Tuesday, January 3, 2012

"The house always wins."

Hostel: Part III (2011)
**1/2
Dir: Scott Spiegel
Starring: Kip Pardue, Brian Hallisay, John Hensley
MPAA: Unrated

Great opening scene. I don't want to spoil anything, but the beginning of this latest chapter in the gruesome horror series does a pretty fantastic job of subverting your expectations while still staying true to the other movies. The whole movie actually has a few tricks up its sleeve that ultimately make it more satisfying than part 2, but it's still not a particularly great movie.

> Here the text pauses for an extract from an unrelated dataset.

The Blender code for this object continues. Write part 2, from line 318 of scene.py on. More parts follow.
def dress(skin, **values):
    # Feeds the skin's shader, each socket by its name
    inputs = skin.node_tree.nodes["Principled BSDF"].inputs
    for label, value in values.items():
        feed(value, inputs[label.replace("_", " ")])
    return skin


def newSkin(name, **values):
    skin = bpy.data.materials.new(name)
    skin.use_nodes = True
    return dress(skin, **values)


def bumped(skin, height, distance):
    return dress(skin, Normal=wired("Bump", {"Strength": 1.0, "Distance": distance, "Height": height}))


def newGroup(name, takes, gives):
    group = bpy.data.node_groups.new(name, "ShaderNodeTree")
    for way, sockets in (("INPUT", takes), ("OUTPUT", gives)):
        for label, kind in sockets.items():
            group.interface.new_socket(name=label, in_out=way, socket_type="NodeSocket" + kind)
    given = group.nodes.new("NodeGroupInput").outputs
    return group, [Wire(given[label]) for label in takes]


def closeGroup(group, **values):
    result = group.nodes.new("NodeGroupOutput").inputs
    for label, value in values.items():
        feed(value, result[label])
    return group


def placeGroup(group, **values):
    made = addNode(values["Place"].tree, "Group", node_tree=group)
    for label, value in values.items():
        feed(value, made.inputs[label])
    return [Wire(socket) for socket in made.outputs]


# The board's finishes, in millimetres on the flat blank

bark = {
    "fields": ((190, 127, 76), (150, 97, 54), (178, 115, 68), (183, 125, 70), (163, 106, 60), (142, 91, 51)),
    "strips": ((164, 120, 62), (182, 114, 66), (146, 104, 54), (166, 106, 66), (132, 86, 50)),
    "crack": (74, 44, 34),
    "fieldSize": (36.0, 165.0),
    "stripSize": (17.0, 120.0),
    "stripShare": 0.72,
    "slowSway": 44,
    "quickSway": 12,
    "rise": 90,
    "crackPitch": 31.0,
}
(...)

The action has moved from the Eastern Bloc to American soil, specifically Las Vegas, as a group of somewhat douchey young men get together for a bachelor party and run into the Elite Hunting Club, now using their Vegas environs to place bets on the victims (what they may say to beg for their lives, how long they may survive, etc.). It's novel, but by bringing the movie to the US it loses the "stranger in a strange land" sense of alienation that drove the other two movies.

Also, being the first in the series to go direct to DVD, the flick looks cheap. Of course that's to be expected, but I couldn't shake the feeling that I was watching a pilot for Hostel: The Series, which, for the record, is a show I would watch the ever lovin' shit out of. 

This is Spiegel's second movie as director, and his first in over 10 years. The other was From Dusk Til Dawn 2: Texas Blood Money, another above-average DTV sequel. He still has a habit of employing distractingly showy POV shots, but he's much less reliant on them than he was in Dusk.

Budget limitations and odd directorial choices aside, this is a solid little movie. It's much tamer than the other two despite the meaningless "unrated" tag (since it was never theatrically released there was never a rated cut) but the kills are varied enough that it doesn't feel like a retread of things we've seen before. There are some truly clever twists that also keep things fresh, and all things considered it's definitely worth a watch, especially if you liked the others in the series.